** WHAT IS ASKED **
Copy exactly the lines of the material below that run from the one containing "lump = make_matrix(specimen)" through the one containing "for node in". Copy no other lines.

[CAD and scene scripts]
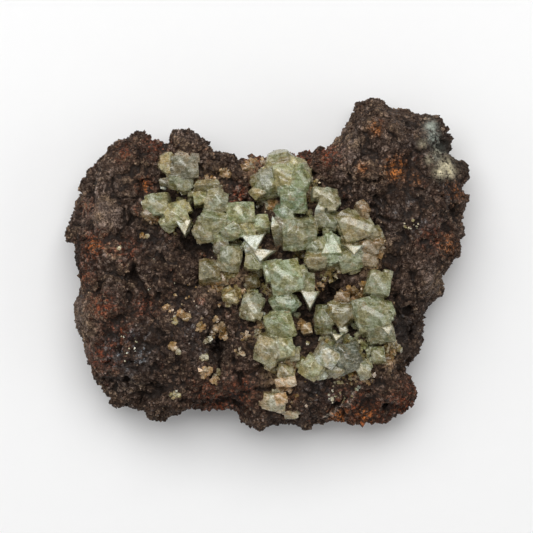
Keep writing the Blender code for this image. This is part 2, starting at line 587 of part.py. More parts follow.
def main():
    for thing in list(bpy.data.objects):
        bpy.data.objects.remove(thing)
    specimen = new_collection("adamite_specimen")
    cutters = new_collection("cutters")

    lump = make_matrix(specimen)
    finish(lump, "gossan")
    surface = BVHTree.FromPolygons(
        [vert.co / MM for vert in lump.data.vertices], [tuple(face.vertices) for face in lump.data.polygons]
    )

    def ground_height(x, y):
        hit = surface.ray_cast(Vector((x, y, 100.0)), Vector((0.0, 0.0, -1.0)))[0]
        return hit.z if hit else 0.0

    bed = make_bed(lump, cutters)
    for seed, (name, rows) in enumerate(CLUSTERS.items()):
        cluster = make_cluster(name, rows, seed, bed, ground_height, specimen)
        finish(cluster, "adamite" if name.startswith("adamite") else "tan_adamite")


main()
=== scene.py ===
"""The looks of an adamite specimen: pale green crystals on a lump of dark brown gossan.

Laid out as an add-on and run as a script. Metres, +Z up. The tables of places and sizes are in millimetres.
"""
import math

import bmesh
import bpy
import numpy as np
from bpy.props import FloatProperty, FloatVectorProperty, IntProperty, PointerProperty
from bpy.types import Operator, Panel, PropertyGroup
from mathutils import Euler, Matrix, Vector, noise
from mathutils.bvhtree import BVHTree


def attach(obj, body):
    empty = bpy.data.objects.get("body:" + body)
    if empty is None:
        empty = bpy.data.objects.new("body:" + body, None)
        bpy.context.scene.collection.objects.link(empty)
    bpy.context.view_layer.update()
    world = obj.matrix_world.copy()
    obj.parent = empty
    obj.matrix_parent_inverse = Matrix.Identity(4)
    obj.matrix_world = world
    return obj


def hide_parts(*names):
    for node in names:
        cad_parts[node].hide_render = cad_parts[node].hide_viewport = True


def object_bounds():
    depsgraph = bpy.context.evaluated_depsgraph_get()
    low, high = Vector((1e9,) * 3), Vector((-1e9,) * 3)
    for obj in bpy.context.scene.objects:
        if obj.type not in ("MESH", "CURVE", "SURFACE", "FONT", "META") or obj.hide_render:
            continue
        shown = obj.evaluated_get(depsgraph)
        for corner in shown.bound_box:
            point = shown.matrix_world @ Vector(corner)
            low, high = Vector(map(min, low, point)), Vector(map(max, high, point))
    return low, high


bl_info = {
    "name": "Adamite specimen",
    "version": (1, 0, 0),
    "blender": (4, 5, 0),
    "location": "3D View > Sidebar > Specimen",
    "description": "Builds the gossan lump, its adamite crystals and a small studio",
    "category": "Object",
}

MM = 0.001
UP, DOWN = Vector((0.0, 0.0, 1.0)), Vector((0.0, 0.0, -1.0))
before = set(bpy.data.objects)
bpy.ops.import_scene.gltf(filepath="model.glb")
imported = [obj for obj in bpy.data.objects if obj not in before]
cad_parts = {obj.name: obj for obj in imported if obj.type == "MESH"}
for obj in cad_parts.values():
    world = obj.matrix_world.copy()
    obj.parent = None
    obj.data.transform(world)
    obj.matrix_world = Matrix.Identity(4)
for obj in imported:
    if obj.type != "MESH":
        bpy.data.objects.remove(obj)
CAD_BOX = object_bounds()
TOP = CAD_BOX[1].z

# ---------------------------------------------------------------- places on the gossan: x, y, reach, strength
RUST_SPOTS = (
    (-34.6, 4.6, 2.6, 1.0), (-32.6, -7.4, 2.6, 0.9), (-24.6, -7.4, 2.0, 0.9), (-30.0, -12.4, 2.6, 0.9),
    (-32.6, -17.4, 3.0, 0.9), (-28.0, 3.4, 2.2, 0.8), (-11.6, -25.4, 3.6, 0.7), (-5.6, -24.8, 3.2, 0.7),
    (6.4, 23.0, 2.4, 1.0), (12.0, 22.2, 2.4, 0.9), (-5.6, 14.2, 2.6, 0.8), (-22.3, 24.4, 2.4, 0.8),
    (-28.6, 23.0, 1.8, 0.7), (-24.5, 16.5, 1.6, 1.0), (-2.6, 21.4, 2.0, 1.0), (16.0, -27.0, 4.0, 0.6),
    (28.0, -27.0, 4.0, 0.8), (-37.0, -1.0, 2.4, 0.7), (33.0, 6.0, 3.0, 0.5), (-9.0, -28.0, 3.0, 0.7),
    (20.0, -30.0, 4.0, 0.8), (-36.0, 12.0, 2.0, 0.5),
)
ORANGE_SPOTS = (
    (25.4, 19.6, 2.0, 1.15), (18.8, 19.6, 1.2, 0.5), (37.4, 15.2, 1.8, 0.8), (35.8, 4.6, 1.6, 0.7),
    (21.4, 27.6, 1.3, 0.7), (14.0, -29.8, 1.8, 1.0), (19.4, -29.4, 1.6, 0.8), (-24.6, 16.2, 1.0, 0.8),
    (-34.4, 4.4, 1.2, 0.7), (-15.6, 16.4, 0.8, 0.5), (5.0, -25.4, 1.0, 0.4), (29.0, 17.6, 1.2, 0.6),
)
MAUVE_SPOTS = (
    (15.4, 25.6, 4.0, 0.9), (14.4, 20.6, 3.6, 0.8), (-33.6, 11.0, 5.6, 0.9), (-30.0, 17.0, 4.6, 0.6),
    (24.0, 29.0, 6.0, 0.5), (-20.0, -22.0, 5.0, 0.4), (-6.0, 16.0, 3.0, 0.5), (-31.0, -22.0, 5.0, 0.5),
    (-27.0, 10.0, 4.0, 0.5), (32.0, 0.0, 3.6, 0.5), (-37.4, -9.4, 3.6, 0.6), (-12.0, -6.0, 4.0, 0.4),
    (-5.8, 15.0, 2.2, 1.0),
)
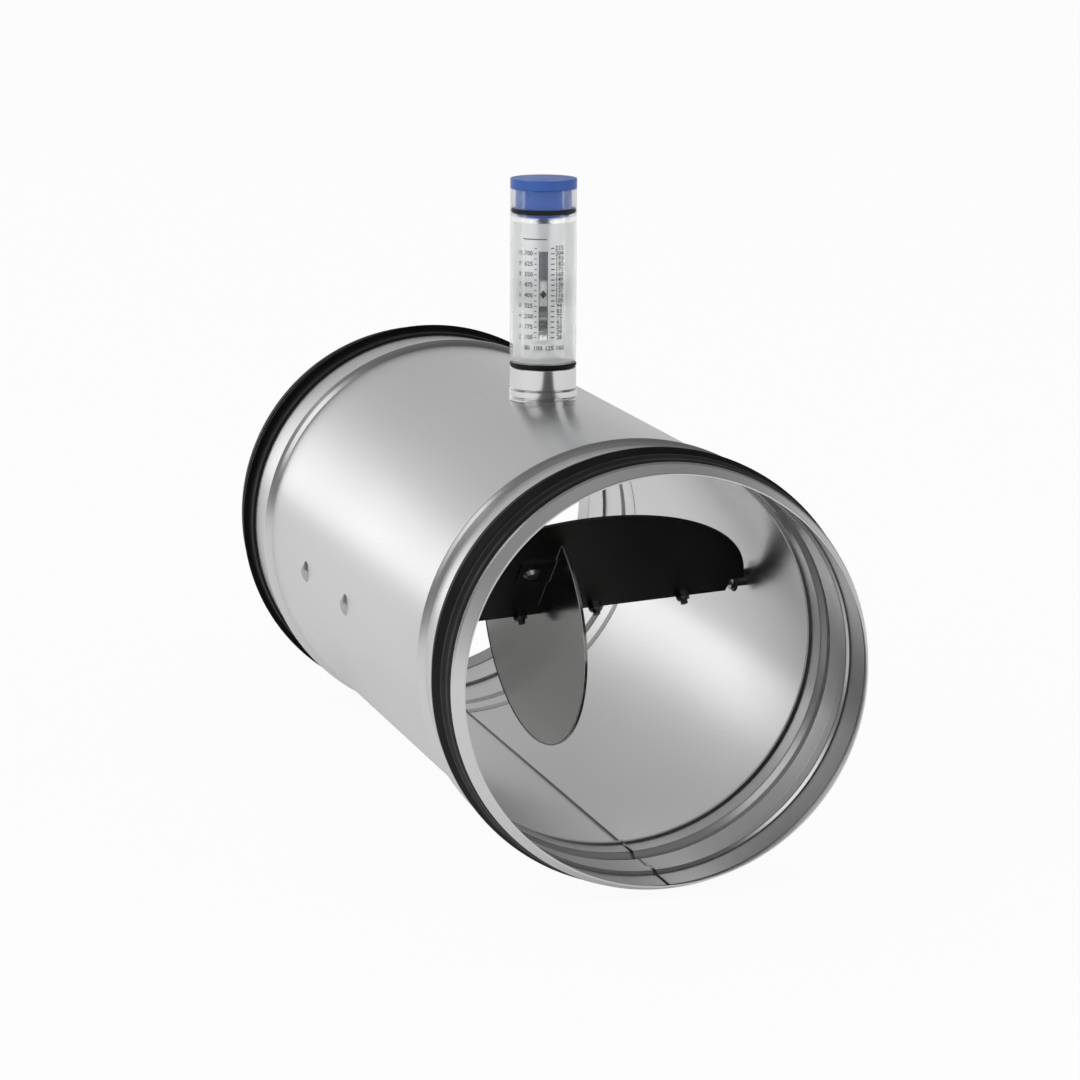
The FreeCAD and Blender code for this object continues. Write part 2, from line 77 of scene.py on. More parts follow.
shell_low, shell_high = box("body_shell")
shell_radius = (shell_high.x - shell_low.x) / 2
tube_low, tube_high = box("scale_tube")
tube_y = (tube_low.y + tube_high.y) / 2
tube_bottom = tube_low.z + TUBE_FOOT
inlet_edge = box("inlet_spigot")[0].y
outlet_edge = box("outlet_spigot")[1].y
print("shell radius", round(shell_radius, 4), "tube axis at y", round(tube_y, 4))

# %% [markdown]
# ## The camera
# A product photo like this is taken with a long lens from the left, a little above the duct. We give
# the camera as a turn about the upright, a height angle and a distance from a point near the tube.

# %% Place the camera
CAMERA_TURN = math.radians(-15.77)
CAMERA_RISE = math.radians(10.79)
CAMERA_ROLL = math.radians(-0.22)
CAMERA_DISTANCE = 1.78893
AIM = Vector((4.28 * MM, tube_y + 18.5 * MM, 17.83 * MM))
LENS = 147.31

camera_data = bpy.data.cameras.new("camera")
camera_data.lens = LENS
camera_data.sensor_width = 36
camera_data.clip_start = 0.05
camera = bpy.data.objects.new("camera", camera_data)
bpy.context.scene.collection.objects.link(camera)
backward = Vector((math.sin(CAMERA_TURN) * math.cos(CAMERA_RISE),
                   -math.cos(CAMERA_TURN) * math.cos(CAMERA_RISE), math.sin(CAMERA_RISE)))
camera.location = AIM + backward * CAMERA_DISTANCE
facing = (-backward).to_track_quat("-Z", "Y")
facing.rotate(Quaternion(backward, -CAMERA_ROLL))
camera.rotation_mode = "QUATERNION"
camera.rotation_quaternion = facing
bpy.context.scene.camera = camera
print("camera at", [round(c, 3) for c in camera.location])

# %% [markdown]
# ## Helpers for materials
# Each finish is a small node tree around one Principled shader. The helpers make the tree, add a
# noise that lives in the model's own space (so it never slides with the view), and spread that noise
# over a colour or a roughness.

# %% Material helpers


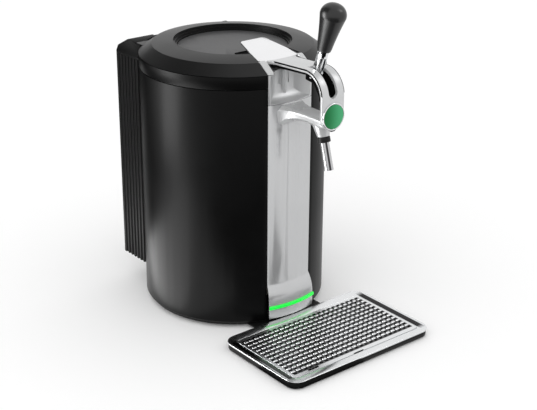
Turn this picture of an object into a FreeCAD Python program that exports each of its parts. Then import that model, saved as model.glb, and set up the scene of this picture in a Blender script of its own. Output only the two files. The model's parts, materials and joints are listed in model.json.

** OUTPUT BELOW **
    lump = make_matrix(specimen)
    finish(lump, "gossan")
    surface = BVHTree.FromPolygons(
        [vert.co / MM for vert in lump.data.vertices], [tuple(face.vertices) for face in lump.data.polygons]
    )

    def ground_height(x, y):
        hit = surface.ray_cast(Vector((x, y, 100.0)), Vector((0.0, 0.0, -1.0)))[0]
        return hit.z if hit else 0.0

    bed = make_bed(lump, cutters)
    for seed, (name, rows) in enumerate(CLUSTERS.items()):
        cluster = make_cluster(name, rows, seed, bed, ground_height, specimen)
        finish(cluster, "adamite" if name.startswith("adamite") else "tan_adamite")


main()
=== scene.py ===
"""The looks of an adamite specimen: pale green crystals on a lump of dark brown gossan.

Laid out as an add-on and run as a script. Metres, +Z up. The tables of places and sizes are in millimetres.
"""
import math

import bmesh
import bpy
import numpy as np
from bpy.props import FloatProperty, FloatVectorProperty, IntProperty, PointerProperty
from bpy.types import Operator, Panel, PropertyGroup
from mathutils import Euler, Matrix, Vector, noise
from mathutils.bvhtree import BVHTree


def attach(obj, body):
    empty = bpy.data.objects.get("body:" + body)
    if empty is None:
        empty = bpy.data.objects.new("body:" + body, None)
        bpy.context.scene.collection.objects.link(empty)
    bpy.context.view_layer.update()
    world = obj.matrix_world.copy()
    obj.parent = empty
    obj.matrix_parent_inverse = Matrix.Identity(4)
    obj.matrix_world = world
    return obj


def hide_parts(*names):
    for node in names:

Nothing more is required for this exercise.